"We want to contribute to the vision of Sweden becoming a world leader in the development and availability of advanced therapies," says Erik Renström, Chancellor of Lund University.
Advanced Therapy Medicinal Products (ATMP) are medicines that are based on cells, tissues or genes. With ATMPs, injuries and conditions can be treated in entirely new ways, providing better opportunities to alleviate and, increasingly, cure a wide range of severe diseases.
"It is an exciting and important time when it comes to new treatments for diseases where today's drugs and treatments are insufficient or missing altogether," says Kristina Åkesson, professor and dean at the Faculty of Medicine.
A crucial factor in the success of ATMP is being at the forefront of stem cell and gene therapy research.
"As a leading university, we have the capabilities when it comes to basic experimental and translational research in cell, tissue and gene therapy. There are a large number of research groups at the Faculty of Medicine that conduct innovative research with great potential to develop new ATMPs," says Kristina Åkesson.
ATMP-relevant research is also conducted at Lund University's School of Technology (LTH) in a number of areas, including pharmaceuticals, immune and nanotechnologies, and medical technology. For many years, the university has also been conducting successful ATMP-related clinical research together with the university hospital in Region Skåne. Examples of results are the ATMP treatments at Skåne University Hospital that are given to patients with blood cancer and certain neurological diseases.
"In order to be able to use these advanced therapies optimally, a corresponding ATMP center is needed within the healthcare system. Skåne University Hospital has already established one, which means that we are jointly at the forefront of development. This will be important for the patient groups that need these therapies," says Kristina Åkesson.
Many ATMPs have sprung from academic research. To facilitate the transition from discovery in the research laboratory to new treatment therapies for patients, the manufacturing process needs to be translated from research routines to clean room routines so that the medical product corresponds to so-called Good Manufacturing Practice (GMP). This translation is carried out at a so-called pre-GMP facility, and the construction of one is currently underway at Lund University.

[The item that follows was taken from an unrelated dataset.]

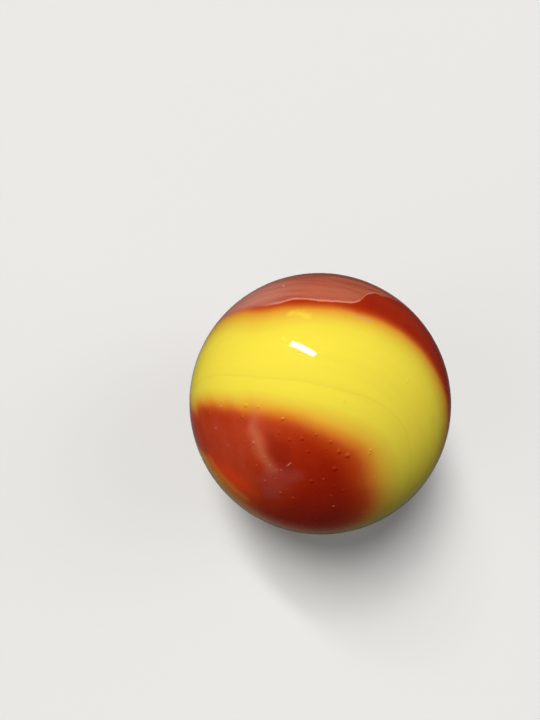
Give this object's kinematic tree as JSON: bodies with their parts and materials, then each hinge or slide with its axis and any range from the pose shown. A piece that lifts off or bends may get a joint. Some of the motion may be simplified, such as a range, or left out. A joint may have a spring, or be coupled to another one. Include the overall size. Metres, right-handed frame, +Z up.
{
  "type": "glass marble",
  "caption": "Solid glass play marble with an opaque yellow ribbon swirled through clear deep-red glass.",
  "frame": {"origin": "centre of the ball", "axes": "+Z up out of the table; the eye of the swirl lies towards -Y and a little -X, above the equator"},
  "size_m": [0.016, 0.016, 0.016],
  "materials": {
    "swirled_glass": "fire-polished; clear deep-red glass with an opaque yellow ribbon and a milky veil"
  },
  "bodies": {
    "root": {"marble": "swirled_glass"}
  },
  "joints": []
}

"The complexity of ATMP is greater than that of traditional drugs (small molecules) but also in comparison to protein and antibody drugs. Therefore, close collaboration is required between academic research, hospitals for manufacturing ATMPs and with patients for clinical trials, and industry to be able to scale up production to reach many patients. ATMPs have the potential to cure diseases we today consider incurable, it is an exciting development in the research field that we get to be a part of," says Anna Falk, Professor at Lund Stem Cell Center, Lund University.